Jadi sangat sederhana. Tiada setaraf dengan tingginya jabatan seorang kapitein dalam pandangan masyarakat Tionghoa di Semarang pada masa itu. Adat istiadat sebagaimana diceritakan oleh Ong Tae Hae tersebut terus dijunjung hingga puluhan tahun lamanya, tepatnya sampai pada tahun 1853. Semenjak saat itu pelantikan seorang kapitein Tionghoa di Semarang tidak lagi dilakukan di rumahnya sendiri, tetapi justru di Gang Lombok, di .dalam gedung Kong Tik Soe yang letaknya berada di sebelah kiri dari klenteng Tay Kak Sie, yang sebagian dari ruangannya di pergunakan sebagai kantor bagi para penjabat Tionghoa yang telah diangkat oleh Pemerintah Belanda.
 
Apa alasan perubahan adat istiadat tersebut  tidak dice¬ritakan oleh mendiang Liem Tian Joe dalam bukunya “Riwayat Semarang”. Dia hanya menerangkan bahwa mereka yang telah beruntung untuk pertama kalinya dinobatkan di tempat itu ternyata ada dua orang yakni kapitein Tan Tjong Hoay dari Gedong Gulo dan kapitein Be Biauw Tjoan  dari dinasti Kebon Dalem yang terkenal itu
 
Pada masa awal tempo doeloe boleh dikatakan hampir seluruh kapitein Tionghoa di kota Semarang merupakan para tokoh dalam bidang perdagangan.

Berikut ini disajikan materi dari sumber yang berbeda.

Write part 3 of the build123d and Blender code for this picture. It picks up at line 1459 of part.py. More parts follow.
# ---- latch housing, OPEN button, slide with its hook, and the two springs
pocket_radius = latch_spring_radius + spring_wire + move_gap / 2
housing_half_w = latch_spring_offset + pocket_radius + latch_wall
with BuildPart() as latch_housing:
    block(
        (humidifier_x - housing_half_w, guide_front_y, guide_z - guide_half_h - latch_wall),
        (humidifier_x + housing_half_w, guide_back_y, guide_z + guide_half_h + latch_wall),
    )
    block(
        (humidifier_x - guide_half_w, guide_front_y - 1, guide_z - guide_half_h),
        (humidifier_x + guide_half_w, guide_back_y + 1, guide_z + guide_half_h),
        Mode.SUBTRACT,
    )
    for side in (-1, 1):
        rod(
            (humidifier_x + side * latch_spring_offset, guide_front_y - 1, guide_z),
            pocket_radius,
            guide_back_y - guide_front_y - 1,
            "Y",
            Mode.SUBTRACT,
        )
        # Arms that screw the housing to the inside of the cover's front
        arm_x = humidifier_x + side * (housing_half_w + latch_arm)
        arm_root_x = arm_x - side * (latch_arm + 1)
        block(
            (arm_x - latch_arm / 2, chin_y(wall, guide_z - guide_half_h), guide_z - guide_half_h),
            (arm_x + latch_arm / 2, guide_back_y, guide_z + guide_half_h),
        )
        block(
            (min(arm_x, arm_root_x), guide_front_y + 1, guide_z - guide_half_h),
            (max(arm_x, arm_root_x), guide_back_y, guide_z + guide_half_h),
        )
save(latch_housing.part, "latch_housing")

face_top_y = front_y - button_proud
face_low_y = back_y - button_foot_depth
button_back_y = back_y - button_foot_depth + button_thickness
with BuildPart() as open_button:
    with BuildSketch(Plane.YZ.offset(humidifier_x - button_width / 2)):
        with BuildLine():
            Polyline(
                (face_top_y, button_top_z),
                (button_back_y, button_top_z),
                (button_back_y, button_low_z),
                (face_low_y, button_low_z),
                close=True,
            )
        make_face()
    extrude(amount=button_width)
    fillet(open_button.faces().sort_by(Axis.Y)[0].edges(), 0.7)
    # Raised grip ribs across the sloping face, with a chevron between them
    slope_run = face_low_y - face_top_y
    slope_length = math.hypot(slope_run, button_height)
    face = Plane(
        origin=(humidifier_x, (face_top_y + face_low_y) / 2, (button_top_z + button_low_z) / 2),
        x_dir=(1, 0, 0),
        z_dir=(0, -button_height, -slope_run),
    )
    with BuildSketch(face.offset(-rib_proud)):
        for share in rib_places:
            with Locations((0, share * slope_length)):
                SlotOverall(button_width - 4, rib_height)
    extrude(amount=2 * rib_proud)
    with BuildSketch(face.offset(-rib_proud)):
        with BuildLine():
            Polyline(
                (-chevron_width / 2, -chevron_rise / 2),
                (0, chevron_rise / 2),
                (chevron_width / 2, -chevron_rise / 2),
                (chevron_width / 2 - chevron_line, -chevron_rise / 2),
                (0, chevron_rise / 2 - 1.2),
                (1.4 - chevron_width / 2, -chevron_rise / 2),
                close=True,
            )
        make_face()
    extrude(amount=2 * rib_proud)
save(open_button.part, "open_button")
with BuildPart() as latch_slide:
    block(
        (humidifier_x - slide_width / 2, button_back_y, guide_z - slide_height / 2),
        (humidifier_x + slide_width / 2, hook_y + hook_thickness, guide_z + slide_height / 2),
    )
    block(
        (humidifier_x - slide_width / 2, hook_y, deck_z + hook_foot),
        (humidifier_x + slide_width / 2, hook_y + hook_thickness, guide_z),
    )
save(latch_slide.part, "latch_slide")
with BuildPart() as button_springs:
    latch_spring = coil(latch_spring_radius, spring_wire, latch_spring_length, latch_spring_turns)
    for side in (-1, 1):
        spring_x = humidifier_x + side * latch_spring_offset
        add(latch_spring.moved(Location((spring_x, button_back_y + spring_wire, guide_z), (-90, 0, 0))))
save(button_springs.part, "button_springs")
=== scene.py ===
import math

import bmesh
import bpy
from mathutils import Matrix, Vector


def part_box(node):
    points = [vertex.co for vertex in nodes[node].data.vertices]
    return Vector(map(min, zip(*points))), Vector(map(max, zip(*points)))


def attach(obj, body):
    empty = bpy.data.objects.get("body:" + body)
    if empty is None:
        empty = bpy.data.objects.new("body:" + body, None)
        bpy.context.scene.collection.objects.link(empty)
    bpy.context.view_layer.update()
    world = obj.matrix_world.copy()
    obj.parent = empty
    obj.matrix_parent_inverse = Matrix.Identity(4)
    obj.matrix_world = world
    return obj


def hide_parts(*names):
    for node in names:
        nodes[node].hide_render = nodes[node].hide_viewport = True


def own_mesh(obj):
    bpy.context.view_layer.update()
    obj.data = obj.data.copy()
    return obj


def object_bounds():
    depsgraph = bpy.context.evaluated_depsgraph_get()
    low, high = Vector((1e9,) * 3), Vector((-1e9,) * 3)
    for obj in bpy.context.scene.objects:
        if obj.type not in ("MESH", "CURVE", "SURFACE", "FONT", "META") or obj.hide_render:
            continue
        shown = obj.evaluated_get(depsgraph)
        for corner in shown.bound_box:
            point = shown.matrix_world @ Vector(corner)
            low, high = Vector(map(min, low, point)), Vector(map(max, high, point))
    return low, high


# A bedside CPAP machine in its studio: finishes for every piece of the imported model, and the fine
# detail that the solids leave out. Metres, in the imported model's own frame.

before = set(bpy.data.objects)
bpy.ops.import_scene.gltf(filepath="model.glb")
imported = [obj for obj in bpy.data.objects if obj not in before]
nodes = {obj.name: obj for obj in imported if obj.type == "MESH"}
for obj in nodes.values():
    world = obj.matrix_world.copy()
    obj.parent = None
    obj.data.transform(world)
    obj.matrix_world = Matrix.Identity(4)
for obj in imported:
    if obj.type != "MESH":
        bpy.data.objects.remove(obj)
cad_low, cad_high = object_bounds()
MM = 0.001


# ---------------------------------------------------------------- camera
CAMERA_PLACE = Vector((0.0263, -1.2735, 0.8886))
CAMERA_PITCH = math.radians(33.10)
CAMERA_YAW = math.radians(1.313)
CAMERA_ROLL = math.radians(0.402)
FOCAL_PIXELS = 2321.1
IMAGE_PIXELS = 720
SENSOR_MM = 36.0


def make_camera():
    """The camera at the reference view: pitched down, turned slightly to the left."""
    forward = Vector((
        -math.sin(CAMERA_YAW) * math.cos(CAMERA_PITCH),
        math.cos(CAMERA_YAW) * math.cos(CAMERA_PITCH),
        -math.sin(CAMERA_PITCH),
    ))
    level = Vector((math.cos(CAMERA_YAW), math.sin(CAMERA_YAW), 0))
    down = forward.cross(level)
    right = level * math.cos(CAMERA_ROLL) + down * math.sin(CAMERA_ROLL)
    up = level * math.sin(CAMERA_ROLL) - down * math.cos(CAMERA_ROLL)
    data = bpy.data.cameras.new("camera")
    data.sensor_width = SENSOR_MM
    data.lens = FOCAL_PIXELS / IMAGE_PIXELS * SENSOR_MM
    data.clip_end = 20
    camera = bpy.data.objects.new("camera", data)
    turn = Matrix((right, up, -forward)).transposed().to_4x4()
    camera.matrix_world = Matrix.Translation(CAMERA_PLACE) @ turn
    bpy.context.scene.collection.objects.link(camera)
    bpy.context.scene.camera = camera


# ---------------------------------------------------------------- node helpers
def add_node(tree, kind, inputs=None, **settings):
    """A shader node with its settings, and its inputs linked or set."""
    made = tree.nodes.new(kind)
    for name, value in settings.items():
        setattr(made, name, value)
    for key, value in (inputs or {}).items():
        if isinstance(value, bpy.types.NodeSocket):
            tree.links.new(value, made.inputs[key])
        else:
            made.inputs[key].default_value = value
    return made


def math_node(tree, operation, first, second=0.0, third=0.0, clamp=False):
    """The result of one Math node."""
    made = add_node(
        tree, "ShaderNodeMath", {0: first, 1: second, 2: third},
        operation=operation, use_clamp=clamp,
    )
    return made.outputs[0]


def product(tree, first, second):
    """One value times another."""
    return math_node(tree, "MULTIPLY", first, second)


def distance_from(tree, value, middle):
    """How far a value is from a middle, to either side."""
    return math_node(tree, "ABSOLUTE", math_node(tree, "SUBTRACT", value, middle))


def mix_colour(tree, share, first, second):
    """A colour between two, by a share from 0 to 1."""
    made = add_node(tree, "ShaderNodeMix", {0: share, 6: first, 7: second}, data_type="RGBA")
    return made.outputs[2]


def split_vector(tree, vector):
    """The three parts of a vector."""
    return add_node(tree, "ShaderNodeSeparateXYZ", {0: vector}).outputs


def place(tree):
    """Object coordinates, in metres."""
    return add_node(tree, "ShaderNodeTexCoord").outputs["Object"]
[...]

Karena menjadi “pachter” beberapa orang dari mereka berhasil muncul menjadi hartawan yang kaya raya. Dengan kekayaan itu mereka tidak hanya dapat membangun rumah-rumah tempat tinggalnya yang mewah tetapi juga dapat membangun dan memperbaiki kelenteng-kelenteng yang terletak di dekat “istana” mereka.